FO: It’s very frustrating. It’s wrong. Even if climate change isn’t playing a role, we can still do a lot to make people less vulnerable to extreme weather. We don’t have to have such unequal societies that half of the population are unable to afford insurance, or have to live in flood-prone areas. All of these problems that lead to events becoming tragic are actually completely in our hands to change.
HO: We’ve seen record heat waves over the last few summers. What might the weather look like in 10 or 15 years?
FO: Heat waves will become pretty normal. It’s likely that we will see something like what happened in Canada last summer, where the previous record was broken by 5 degrees Celsius. We might see a one-in-1,000-year heat wave occur. We also will see more heavy rainfall. But many of the changes will be comparably small.
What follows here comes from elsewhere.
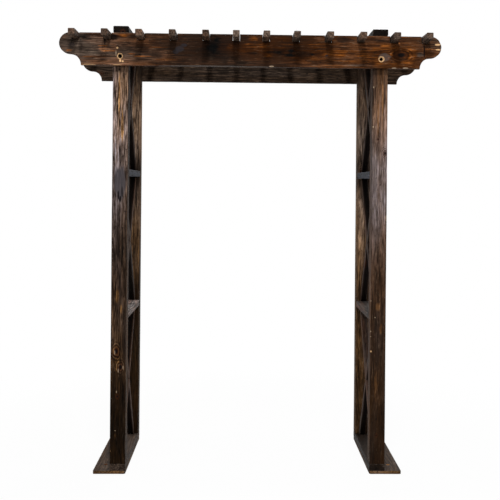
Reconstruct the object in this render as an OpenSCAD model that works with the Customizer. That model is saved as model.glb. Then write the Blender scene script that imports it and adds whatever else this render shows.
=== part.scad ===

The question of whether we will be able to deal with them in 10 years’ time is the same question of whether we’re able to deal with them today.
HO: Does the subject you’re working on ever leave you feeling hopeless?
FO: What I find most depressing is how everything is portrayed as black and white: It’s climate change, we’re doomed, the world is going to end. That’s not the case. Yes, climate change is a really big problem. But we have a lot of agency to deal with it. We still haven’t changed the public discourse. Even if we were to ignore climate change, the things we have to do to our cities, for example, would make life better and healthier in general. So why are we still not doing them? That, to me, is the biggest source of frustration.


( 1 ) Attribution is important because our brains prioritize immediacy: A leaky pipe at home may feel more urgent than a marginal increase in ocean surface temperature hundreds of miles away, for example. But, as Otto wrote in a guest essay for The New York Times in 2021, “when your home is in Houston, an increase of a few degrees in ocean surface temperature turns a distant problem into an immediate catastrophe, as when rain from a storm like Hurricane Harvey deluges your home for days upon days.”